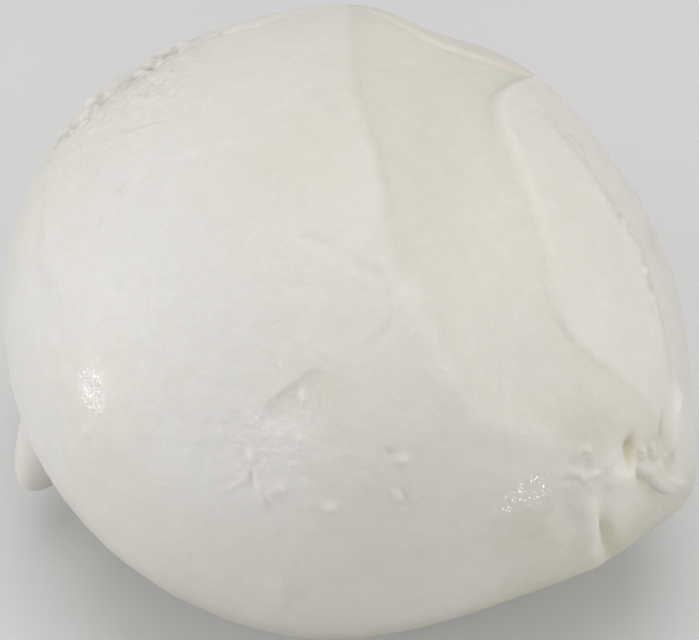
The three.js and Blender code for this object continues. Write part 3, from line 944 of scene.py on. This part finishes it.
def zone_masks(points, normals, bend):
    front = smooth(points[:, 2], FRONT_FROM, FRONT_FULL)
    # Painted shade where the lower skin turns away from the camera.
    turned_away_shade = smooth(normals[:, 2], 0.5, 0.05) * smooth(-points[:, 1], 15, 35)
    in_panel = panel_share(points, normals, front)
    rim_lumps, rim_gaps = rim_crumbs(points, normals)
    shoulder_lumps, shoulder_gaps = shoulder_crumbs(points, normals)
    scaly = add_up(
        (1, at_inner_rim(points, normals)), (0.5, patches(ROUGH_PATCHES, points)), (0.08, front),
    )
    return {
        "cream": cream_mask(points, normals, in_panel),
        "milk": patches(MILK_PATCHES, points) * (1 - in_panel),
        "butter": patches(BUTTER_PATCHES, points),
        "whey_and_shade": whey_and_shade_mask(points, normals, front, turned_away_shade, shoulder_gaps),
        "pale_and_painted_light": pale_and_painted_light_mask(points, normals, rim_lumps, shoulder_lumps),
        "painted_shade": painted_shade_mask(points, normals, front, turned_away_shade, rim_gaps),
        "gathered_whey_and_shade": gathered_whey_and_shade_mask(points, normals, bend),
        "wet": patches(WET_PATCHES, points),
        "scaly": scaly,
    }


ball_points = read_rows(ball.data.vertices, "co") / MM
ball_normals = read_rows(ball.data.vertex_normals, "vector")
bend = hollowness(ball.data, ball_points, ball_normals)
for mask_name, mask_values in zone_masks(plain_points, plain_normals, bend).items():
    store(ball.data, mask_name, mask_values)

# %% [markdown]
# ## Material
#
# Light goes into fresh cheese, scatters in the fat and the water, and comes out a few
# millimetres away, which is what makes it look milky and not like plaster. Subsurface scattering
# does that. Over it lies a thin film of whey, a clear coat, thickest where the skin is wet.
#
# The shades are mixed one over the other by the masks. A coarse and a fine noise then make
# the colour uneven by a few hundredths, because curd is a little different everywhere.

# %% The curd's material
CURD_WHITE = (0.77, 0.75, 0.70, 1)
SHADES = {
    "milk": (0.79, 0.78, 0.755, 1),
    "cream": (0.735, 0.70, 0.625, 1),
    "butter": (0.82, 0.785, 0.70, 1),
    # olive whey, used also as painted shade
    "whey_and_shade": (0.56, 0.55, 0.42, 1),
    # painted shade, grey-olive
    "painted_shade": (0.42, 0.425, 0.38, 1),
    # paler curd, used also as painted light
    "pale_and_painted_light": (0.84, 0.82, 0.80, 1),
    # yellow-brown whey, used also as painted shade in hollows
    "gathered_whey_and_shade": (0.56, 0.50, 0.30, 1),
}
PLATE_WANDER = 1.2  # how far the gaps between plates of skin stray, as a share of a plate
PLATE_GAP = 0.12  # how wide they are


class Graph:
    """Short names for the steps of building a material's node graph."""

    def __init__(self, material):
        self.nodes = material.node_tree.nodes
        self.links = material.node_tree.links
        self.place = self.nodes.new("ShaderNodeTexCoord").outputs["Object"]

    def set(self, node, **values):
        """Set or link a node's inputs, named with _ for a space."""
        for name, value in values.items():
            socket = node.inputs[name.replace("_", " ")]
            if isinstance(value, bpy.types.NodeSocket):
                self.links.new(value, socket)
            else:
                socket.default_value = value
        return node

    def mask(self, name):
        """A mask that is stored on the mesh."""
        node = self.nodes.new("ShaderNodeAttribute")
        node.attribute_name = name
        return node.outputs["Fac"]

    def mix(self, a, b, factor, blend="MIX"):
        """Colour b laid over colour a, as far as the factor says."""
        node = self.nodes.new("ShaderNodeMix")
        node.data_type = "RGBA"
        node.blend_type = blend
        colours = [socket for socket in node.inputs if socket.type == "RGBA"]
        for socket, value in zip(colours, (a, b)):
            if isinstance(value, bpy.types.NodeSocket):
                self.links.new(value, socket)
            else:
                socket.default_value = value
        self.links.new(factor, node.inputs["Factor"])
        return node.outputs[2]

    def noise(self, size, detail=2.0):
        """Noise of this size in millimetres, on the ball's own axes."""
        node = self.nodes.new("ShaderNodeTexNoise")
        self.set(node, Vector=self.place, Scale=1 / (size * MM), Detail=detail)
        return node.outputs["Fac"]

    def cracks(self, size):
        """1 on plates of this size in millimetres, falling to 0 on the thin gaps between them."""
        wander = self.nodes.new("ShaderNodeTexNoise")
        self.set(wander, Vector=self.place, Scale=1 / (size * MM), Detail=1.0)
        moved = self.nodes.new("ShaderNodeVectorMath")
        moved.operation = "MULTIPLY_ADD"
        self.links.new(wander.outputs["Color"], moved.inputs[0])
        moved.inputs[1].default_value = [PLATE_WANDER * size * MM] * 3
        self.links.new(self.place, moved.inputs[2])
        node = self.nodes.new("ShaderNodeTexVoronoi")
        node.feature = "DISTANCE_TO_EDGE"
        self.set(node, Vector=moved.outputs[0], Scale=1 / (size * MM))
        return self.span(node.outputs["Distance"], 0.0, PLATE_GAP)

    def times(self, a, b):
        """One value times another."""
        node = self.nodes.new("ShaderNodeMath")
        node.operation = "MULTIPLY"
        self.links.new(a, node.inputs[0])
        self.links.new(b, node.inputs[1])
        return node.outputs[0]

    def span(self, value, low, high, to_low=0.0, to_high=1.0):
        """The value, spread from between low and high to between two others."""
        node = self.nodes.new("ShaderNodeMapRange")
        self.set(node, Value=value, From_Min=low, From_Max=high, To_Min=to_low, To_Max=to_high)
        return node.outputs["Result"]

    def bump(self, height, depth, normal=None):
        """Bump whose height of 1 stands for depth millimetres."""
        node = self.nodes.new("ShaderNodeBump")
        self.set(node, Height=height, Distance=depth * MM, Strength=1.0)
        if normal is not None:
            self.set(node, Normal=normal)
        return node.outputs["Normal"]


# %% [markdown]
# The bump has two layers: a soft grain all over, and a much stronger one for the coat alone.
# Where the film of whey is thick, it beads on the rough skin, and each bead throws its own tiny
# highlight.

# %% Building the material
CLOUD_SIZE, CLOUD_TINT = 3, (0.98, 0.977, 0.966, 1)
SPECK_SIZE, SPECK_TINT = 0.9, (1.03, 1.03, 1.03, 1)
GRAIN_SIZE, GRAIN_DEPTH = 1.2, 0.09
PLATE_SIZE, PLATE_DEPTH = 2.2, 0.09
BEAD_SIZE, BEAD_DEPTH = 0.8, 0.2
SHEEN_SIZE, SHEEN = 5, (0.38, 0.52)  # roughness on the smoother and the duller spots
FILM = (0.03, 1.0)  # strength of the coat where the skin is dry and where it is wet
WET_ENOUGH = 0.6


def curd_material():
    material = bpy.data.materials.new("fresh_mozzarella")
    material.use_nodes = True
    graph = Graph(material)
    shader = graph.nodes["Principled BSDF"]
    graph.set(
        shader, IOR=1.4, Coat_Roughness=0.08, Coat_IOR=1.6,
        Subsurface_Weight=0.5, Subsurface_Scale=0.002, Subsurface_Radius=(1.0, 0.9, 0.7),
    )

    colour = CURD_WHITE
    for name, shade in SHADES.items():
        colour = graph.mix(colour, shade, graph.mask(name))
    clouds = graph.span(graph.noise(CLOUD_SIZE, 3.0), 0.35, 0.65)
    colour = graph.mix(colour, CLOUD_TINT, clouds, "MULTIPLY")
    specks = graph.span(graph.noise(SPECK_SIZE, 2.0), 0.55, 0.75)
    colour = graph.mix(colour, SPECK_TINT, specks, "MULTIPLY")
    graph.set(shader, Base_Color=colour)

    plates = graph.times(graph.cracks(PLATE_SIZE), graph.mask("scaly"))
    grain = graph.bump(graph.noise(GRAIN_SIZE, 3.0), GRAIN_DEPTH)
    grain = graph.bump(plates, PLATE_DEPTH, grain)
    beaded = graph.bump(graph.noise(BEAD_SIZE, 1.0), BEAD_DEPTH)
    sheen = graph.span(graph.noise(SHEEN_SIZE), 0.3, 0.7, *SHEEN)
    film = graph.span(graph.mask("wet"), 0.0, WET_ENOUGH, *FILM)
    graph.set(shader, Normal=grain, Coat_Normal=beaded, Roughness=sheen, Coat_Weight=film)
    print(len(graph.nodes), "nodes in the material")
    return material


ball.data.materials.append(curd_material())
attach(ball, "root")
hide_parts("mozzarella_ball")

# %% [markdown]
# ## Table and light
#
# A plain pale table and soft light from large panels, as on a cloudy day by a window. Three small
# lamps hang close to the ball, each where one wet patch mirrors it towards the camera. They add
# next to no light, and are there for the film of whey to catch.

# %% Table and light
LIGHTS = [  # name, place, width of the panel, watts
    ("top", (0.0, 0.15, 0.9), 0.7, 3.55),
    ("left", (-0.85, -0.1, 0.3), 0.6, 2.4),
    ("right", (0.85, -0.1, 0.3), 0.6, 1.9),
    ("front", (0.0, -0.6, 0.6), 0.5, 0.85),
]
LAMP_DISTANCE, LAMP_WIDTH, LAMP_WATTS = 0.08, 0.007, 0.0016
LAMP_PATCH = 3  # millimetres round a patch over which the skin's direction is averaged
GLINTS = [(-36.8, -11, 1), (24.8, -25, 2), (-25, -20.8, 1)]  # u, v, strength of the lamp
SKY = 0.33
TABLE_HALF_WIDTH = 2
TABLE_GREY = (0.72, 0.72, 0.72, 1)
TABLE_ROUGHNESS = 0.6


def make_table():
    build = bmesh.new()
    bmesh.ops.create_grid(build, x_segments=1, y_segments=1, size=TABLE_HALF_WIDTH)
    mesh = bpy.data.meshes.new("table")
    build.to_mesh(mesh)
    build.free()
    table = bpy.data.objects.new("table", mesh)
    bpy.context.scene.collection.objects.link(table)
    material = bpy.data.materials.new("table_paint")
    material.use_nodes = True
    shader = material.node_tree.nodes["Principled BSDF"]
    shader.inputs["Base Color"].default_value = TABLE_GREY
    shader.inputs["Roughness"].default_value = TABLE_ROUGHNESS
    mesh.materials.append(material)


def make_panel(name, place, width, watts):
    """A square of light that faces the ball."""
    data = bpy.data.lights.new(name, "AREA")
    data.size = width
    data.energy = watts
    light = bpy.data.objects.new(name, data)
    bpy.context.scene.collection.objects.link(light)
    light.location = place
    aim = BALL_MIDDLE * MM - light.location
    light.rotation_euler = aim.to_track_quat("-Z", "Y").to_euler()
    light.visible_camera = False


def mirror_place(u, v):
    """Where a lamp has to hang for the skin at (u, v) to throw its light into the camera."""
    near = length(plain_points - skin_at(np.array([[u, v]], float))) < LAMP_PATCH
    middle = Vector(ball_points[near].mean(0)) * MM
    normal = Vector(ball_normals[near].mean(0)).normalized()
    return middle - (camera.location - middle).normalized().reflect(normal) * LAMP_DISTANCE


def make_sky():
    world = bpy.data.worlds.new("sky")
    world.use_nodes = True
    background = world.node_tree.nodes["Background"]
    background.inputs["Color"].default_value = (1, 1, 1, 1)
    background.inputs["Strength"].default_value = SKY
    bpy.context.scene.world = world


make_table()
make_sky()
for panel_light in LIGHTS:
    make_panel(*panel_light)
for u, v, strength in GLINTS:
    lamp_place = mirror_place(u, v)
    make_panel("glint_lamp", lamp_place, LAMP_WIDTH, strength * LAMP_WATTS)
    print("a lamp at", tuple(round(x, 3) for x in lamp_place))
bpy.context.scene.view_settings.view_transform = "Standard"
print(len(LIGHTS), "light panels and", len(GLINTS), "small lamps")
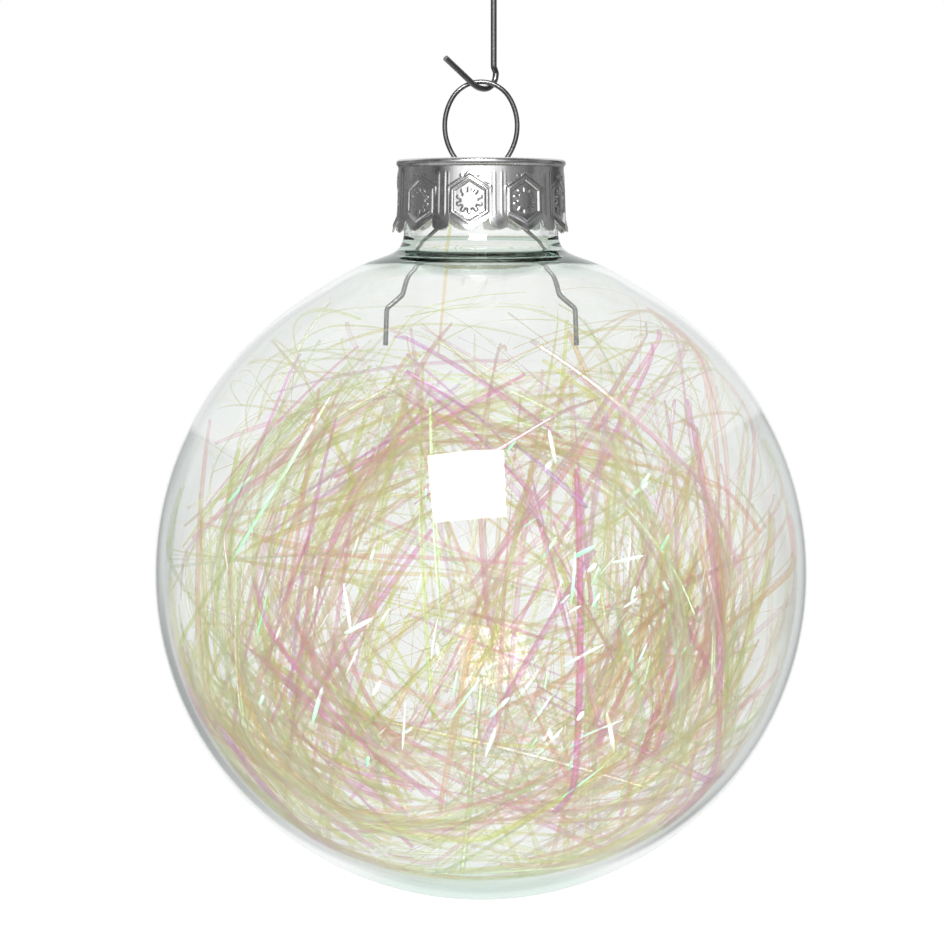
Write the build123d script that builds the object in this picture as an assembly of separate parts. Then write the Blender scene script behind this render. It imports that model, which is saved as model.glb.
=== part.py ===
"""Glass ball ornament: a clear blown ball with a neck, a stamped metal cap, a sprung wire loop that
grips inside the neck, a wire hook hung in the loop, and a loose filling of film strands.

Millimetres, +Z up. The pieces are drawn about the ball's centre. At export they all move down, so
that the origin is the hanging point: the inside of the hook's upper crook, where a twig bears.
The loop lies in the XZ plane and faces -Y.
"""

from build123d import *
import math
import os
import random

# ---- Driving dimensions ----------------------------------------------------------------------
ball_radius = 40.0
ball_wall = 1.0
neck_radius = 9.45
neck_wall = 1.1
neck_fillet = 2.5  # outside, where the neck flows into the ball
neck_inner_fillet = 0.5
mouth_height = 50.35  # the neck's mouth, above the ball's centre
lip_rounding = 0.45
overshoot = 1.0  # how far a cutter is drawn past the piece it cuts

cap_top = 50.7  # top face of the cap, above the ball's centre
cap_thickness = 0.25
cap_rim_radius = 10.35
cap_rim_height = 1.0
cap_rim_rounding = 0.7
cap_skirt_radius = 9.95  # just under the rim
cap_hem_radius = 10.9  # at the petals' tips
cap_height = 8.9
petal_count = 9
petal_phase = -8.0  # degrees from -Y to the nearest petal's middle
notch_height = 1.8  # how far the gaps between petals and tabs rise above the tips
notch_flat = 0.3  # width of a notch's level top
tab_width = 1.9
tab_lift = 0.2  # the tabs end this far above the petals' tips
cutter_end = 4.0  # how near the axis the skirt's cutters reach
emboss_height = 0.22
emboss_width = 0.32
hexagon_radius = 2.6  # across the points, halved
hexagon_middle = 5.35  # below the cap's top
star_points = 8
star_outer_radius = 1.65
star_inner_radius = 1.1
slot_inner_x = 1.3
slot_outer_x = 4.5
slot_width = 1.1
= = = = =
To be done.
Everything from the line containing "Write the build123d" to the end of the data above should be quoted exactly, please, both ends included, and nothing outside that span.

The completed task.
Write the build123d script that builds the object in this picture as an assembly of separate parts. Then write the Blender scene script behind this render. It imports that model, which is saved as model.glb.
=== part.py ===
"""Glass ball ornament: a clear blown ball with a neck, a stamped metal cap, a sprung wire loop that
grips inside the neck, a wire hook hung in the loop, and a loose filling of film strands.

Millimetres, +Z up. The pieces are drawn about the ball's centre. At export they all move down, so
that the origin is the hanging point: the inside of the hook's upper crook, where a twig bears.
The loop lies in the XZ plane and faces -Y.
"""

from build123d import *
import math
import os
import random

# ---- Driving dimensions ----------------------------------------------------------------------
ball_radius = 40.0
ball_wall = 1.0
neck_radius = 9.45
neck_wall = 1.1
neck_fillet = 2.5  # outside, where the neck flows into the ball
neck_inner_fillet = 0.5
mouth_height = 50.35  # the neck's mouth, above the ball's centre
lip_rounding = 0.45
overshoot = 1.0  # how far a cutter is drawn past the piece it cuts

cap_top = 50.7  # top face of the cap, above the ball's centre
cap_thickness = 0.25
cap_rim_radius = 10.35
cap_rim_height = 1.0
cap_rim_rounding = 0.7
cap_skirt_radius = 9.95  # just under the rim
cap_hem_radius = 10.9  # at the petals' tips
cap_height = 8.9
petal_count = 9
petal_phase = -8.0  # degrees from -Y to the nearest petal's middle
notch_height = 1.8  # how far the gaps between petals and tabs rise above the tips
notch_flat = 0.3  # width of a notch's level top
tab_width = 1.9
tab_lift = 0.2  # the tabs end this far above the petals' tips
cutter_end = 4.0  # how near the axis the skirt's cutters reach
emboss_height = 0.22
emboss_width = 0.32
hexagon_radius = 2.6  # across the points, halved
hexagon_middle = 5.35  # below the cap's top
star_points = 8
star_outer_radius = 1.65
star_inner_radius = 1.1
slot_inner_x = 1.3
slot_outer_x = 4.5
slot_width = 1.1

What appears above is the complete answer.